Kelimelerin, hikâyelerin ve Ayhanların arkasına gizleniyor hoca. Sürekli. Ayhan’ın kavuşamadığı kız Hildegard İstanbul’a geliyor. Romanda değil, gerçekte. “Hildegard’ın kızı var. Ata biniyor. Çok güzel bir kız. Sizin onunla ne güzel çocuklarınız olur” diyor. Ayhan’ın yaşanmamışlıklarına ben de karışıyorum…
Son yıllarında ibadetin tadına varıyor. Dostları azalmış değil. Çay ocağına yine iniyorum. Bazan durup kendini savunur gibi, “Beni ırkçı sanıyorlar” diyor. Çay ocağında eski dostları. Beni de çok seviyorlar. Hak etmediğim kadar çok. Sessizce gidiyor mescide. Masasından kalkıp, bir hayalet gibi. O hâlâ en yaşlı ama ben artık en genç değilim. Bazan kızdırıyorum onu. Menderes’e laf atmış bir köşe yazarını ispiyonluyorum. Küfrediyor. Çok güzel ve içten küfrediyor. Küfür nedir bilmeyen en mutaassıp dostları bile onun küfretmesinden sonsuz haz alıyor. Hoyratlık bir tek kibar ruhlarda güzel duruyor.

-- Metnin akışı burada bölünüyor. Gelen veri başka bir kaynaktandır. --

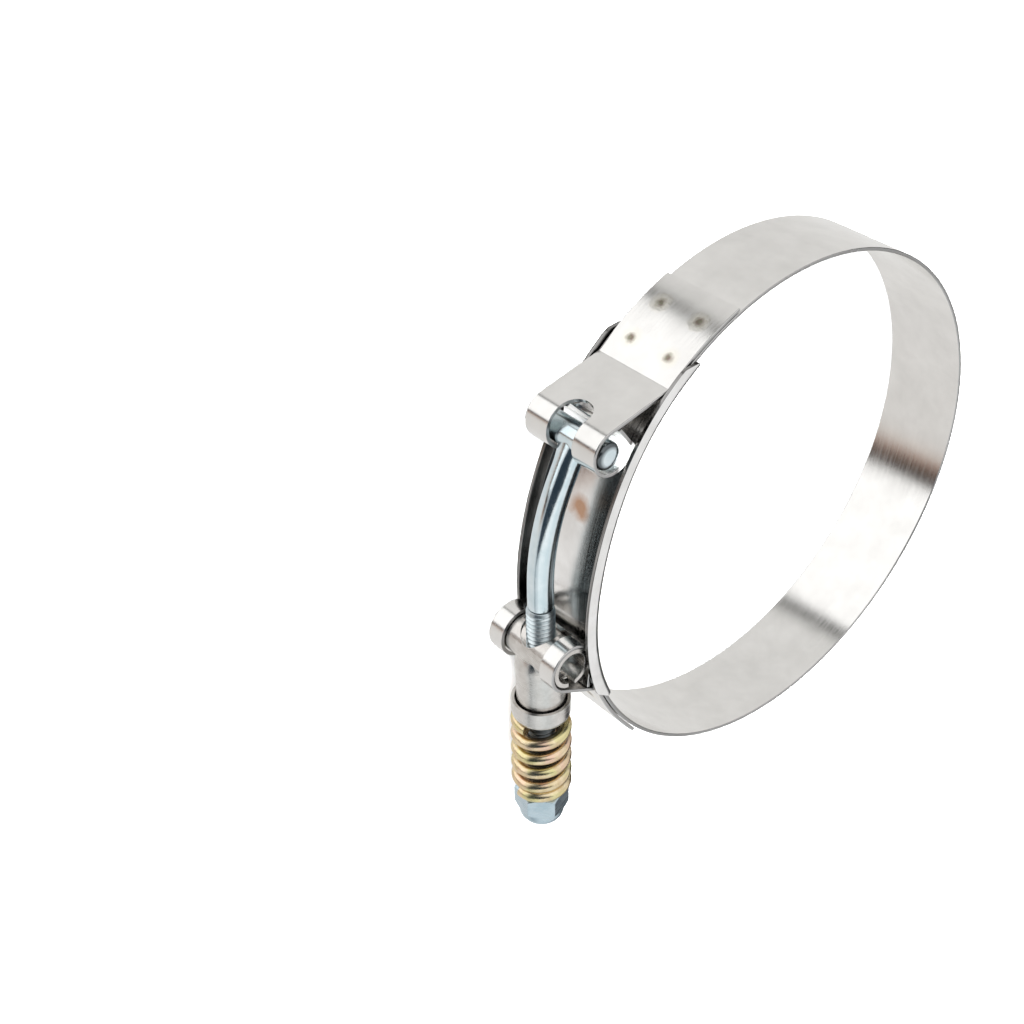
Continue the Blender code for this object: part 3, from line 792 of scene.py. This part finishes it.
# %% Group the weld marks
STRAP_OUTSIDE = 57.7 * MM
WELD_ARC, HALF_ROW_GAP, HALF_PAIR_GAP = 45.0, 4.53, 5.0
weld_marks, taken, given = start_group(
    "weld_marks", [("Spread", FLOAT, 1.0)],
    [("Core", FLOAT), ("Halo", FLOAT), ("Dent", FLOAT)])
apart = parts_of(weld_marks, places_from(weld_marks, ring_centre))
toward_gap = maths(weld_marks, "MULTIPLY", apart[1], -1.0)
side = maths(weld_marks, "ARCTAN2", apart[0], toward_gap)
side = maths(weld_marks, "ABSOLUTE", side)
arc = maths(weld_marks, "MULTIPLY", side, STRAP_OUTSIDE / MM)
row = maths(weld_marks, "ABSOLUTE", maths(weld_marks, "SUBTRACT", arc, WELD_ARC))
row = maths(weld_marks, "SUBTRACT", row, HALF_ROW_GAP)
across = maths(weld_marks, "ABSOLUTE", maths(weld_marks, "MULTIPLY", apart[2], 1 / MM))
across = maths(weld_marks, "SUBTRACT", across, HALF_PAIR_GAP)
square = maths(weld_marks, "MULTIPLY", across, across)
square = maths(weld_marks, "MULTIPLY_ADD", row, row, square)
wobble = noise(weld_marks, object_places(weld_marks), scale=900.0, detail=3.0)
wobble = maths(weld_marks, "MULTIPLY_ADD", wobble, 1.1, -0.55)
reach = maths(weld_marks, "ADD", maths(weld_marks, "SQRT", square), wobble)
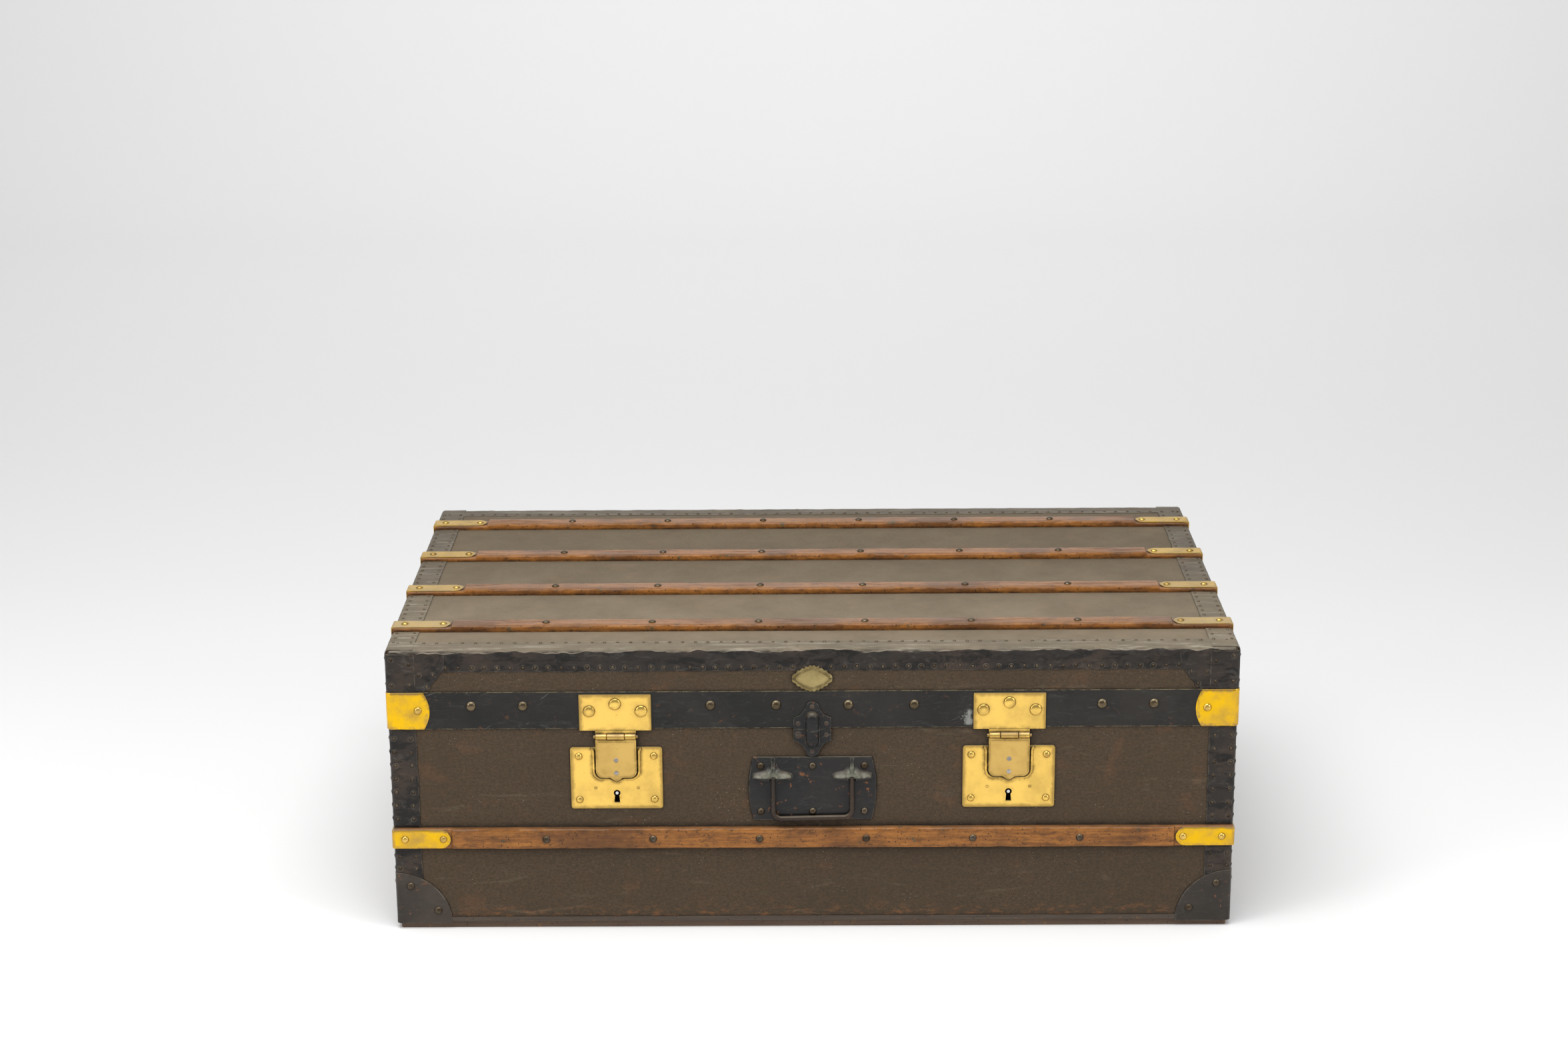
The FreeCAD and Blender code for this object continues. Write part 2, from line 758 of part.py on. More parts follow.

Eskisi kadar kan üzümü yemiyor. Eli yorgun. Bileklik takıyor. Bir şiir yazmış. Bana okutuyor. “Güzel değil” deyip atmam için bana veriyor. Üzeri karalanmış bir yığın satırın arasında bir tanesi okunaklı: “Yıllar yüzüme çizgiler sermiş.” Kâğıdı atmıyorum. Kafka’nın uğradığı hainliğin bir benzerini Mehmed Niyazi Hocama ben yaşatıyorum. Sadece Max Brod anlıyor beni.
Geride gözü yaşlı çok insan bırakarak ayrılıyor. Ve iz bırakıyor. Yaşarken bırakıyor. Öldükten sonra da. Ölümünün belki beşinci senesi. Birisi ayaklarını hafif sürüyerek arkamdan geçiyor. İstem dışı arkama dönüyorum. Halime ürperiyorum.